● **DIRECTIVE**
From the listing below, extract every line in which the word "scene" appears.

--- Start of DATASET SECTION ---

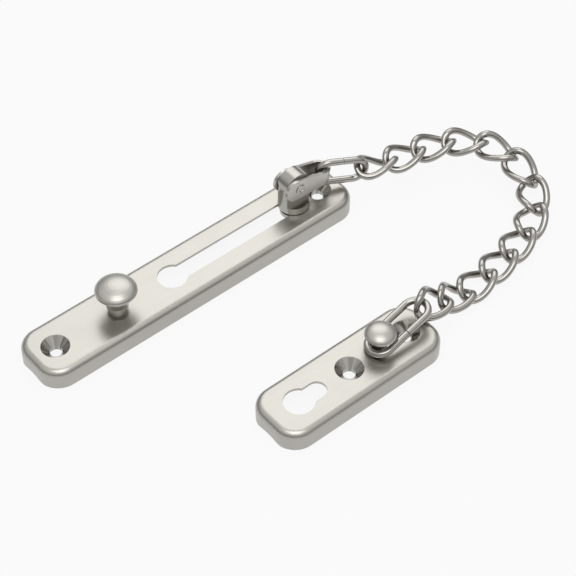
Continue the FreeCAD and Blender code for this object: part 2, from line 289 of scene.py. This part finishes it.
knob_axis = middle("parking_knob")
stud_axis = middle("frame_stud")
slider_axis = middle("slider_bush")
rivet_axis = middle("shackle_rivet")
knob_finish = turned_finish("knob steel", (knob_axis.x, knob_axis.y), 0.34, (0.46, 0.45, 0.415), 0.05)
stud_finish = turned_finish("frame stud steel", (stud_axis.x, stud_axis.y), 0.34, (0.46, 0.45, 0.415), 0.05)
slider_finish = turned_finish("slider steel", (slider_axis.x, slider_axis.y), 0.2, (0.40, 0.39, 0.36))
rivet_finish = turned_finish("rivet steel", (rivet_axis.x, rivet_axis.z), 0.12, (0.50, 0.485, 0.455), 0.06, "y")
strap_finish = tumbled_finish("strap steel", (0.52, 0.505, 0.475), 0.24, 0.10, 420.0)
link_finish = tumbled_finish("link steel", (0.39, 0.375, 0.35), 0.10, 0.04)
long_link_finish = tumbled_finish("long link steel", (0.41, 0.395, 0.37), 0.11, 0.04)
print("finishes:", len(bpy.data.materials))

# %% Give the CAD pieces that stay their finishes
kept = {
    "door_plate": plate_finishes["door_plate"],
    "frame_plate": plate_finishes["frame_plate"],
    "slider_bush": slider_finish,
    "slider_stud": slider_finish,
    "shackle": strap_finish,
    "parking_knob": knob_finish,
    "frame_stud": stud_finish,
}
for node, finish in kept.items():
    mesh = frame["nodes"][node].data
    mesh.materials.clear()
    mesh.materials.append(finish)

# %% [markdown]
# ## The shackle's rivet
# The rivet is a hollow pin whose ends are split and rolled outwards over the ears, which leaves a
# ring of small petals round a dark dish. Its outline is a list of radii and heights, spun about the
# pin's axis. The height of the rolled rim swells and sinks six times round, so the petals are real
# shape and not paint.

# %% Spin the rivet with its petals
rivet_low, rivet_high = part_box("shackle_rivet")
head_radius = (rivet_high.x - rivet_low.x) / 2
half_pin = (rivet_high.y - rivet_low.y) / 2
# share of the head's radius, depth below the head's top in mm, and how much of a petal it takes
outline = [(0.0, 0.95, 0.0), (0.24, 0.92, 0.0), (0.38, 0.62, 0.25), (0.46, 0.30, 0.6), (0.54, 0.08, 1.0),
           (0.62, 0.0, 1.0), (0.74, 0.02, 1.0), (0.86, 0.12, 0.8), (0.95, 0.28, 0.4), (1.0, 0.46, 0.0),
           (0.99, 0.66, 0.0), (0.727, 0.70, 0.0)]
petals, petal_depth, around = 6, 0.24, 72
rings = [(1.0, *point) for point in outline] + [(-1.0, *point) for point in reversed(outline)]
corners, faces = [], []
for side, share, depth, petal in rings:
    for step in range(around):
        angle = 2 * math.pi * step / around
        sunk = depth + petal * petal_depth * (0.5 - 0.5 * math.cos(petals * angle))
        radius = max(share, 0.002) * head_radius
        corners.append((rivet_axis.x + radius * math.cos(angle), rivet_axis.y + side * (half_pin - sunk * MM),
                        rivet_axis.z + radius * math.sin(angle)))
for row in range(len(rings) - 1):
    for step in range(around):
        a, b = row * around + step, row * around + (step + 1) % around
        faces.append((a, b, b + around, a + around))
faces.append(tuple(reversed(range(around))))
faces.append(tuple((len(rings) - 1) * around + step for step in range(around)))
rivet_mesh = bpy.data.meshes.new("petalled_rivet")
rivet_mesh.from_pydata(corners, [], faces)
for polygon in rivet_mesh.polygons:
    polygon.use_smooth = len(polygon.vertices) == 4
rivet_mesh.materials.append(rivet_finish)
rivet = bpy.data.objects.new("petalled_rivet", rivet_mesh)
bpy.context.scene.collection.objects.link(rivet)
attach(rivet, "shackle")
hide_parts("shackle_rivet")
print("rivet faces:", len(faces))

# %% [markdown]
# ## The chain as a path
# Each link hangs in the next at a joint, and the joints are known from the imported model. They make
# a path with one edge per link. A Geometry Nodes tree picks one edge, draws the twisted oval of the
# wire, sweeps a slightly flattened profile round it and lays the link along the edge. Moving a
# finished link by hand thirteen times would give the same picture, but not one that follows the
# chain when its joints change.


# %% The links' sizes, as in the CAD model
WIRE = 2.8 * MM
LEAD_LINK_LENGTH = 19.8 * MM
END_LINK_LENGTH = 28.2 * MM
LONG_HALF_WIDTH = 5.0 * MM
END_HOOK = 2.0 * MM
BUTT_GAP = 0.34 * MM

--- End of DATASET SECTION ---

● **ANSWER FOR THIS EXERCISE**
Continue the FreeCAD and Blender code for this object: part 2, from line 289 of scene.py. This part finishes it.
bpy.context.scene.collection.objects.link(rivet)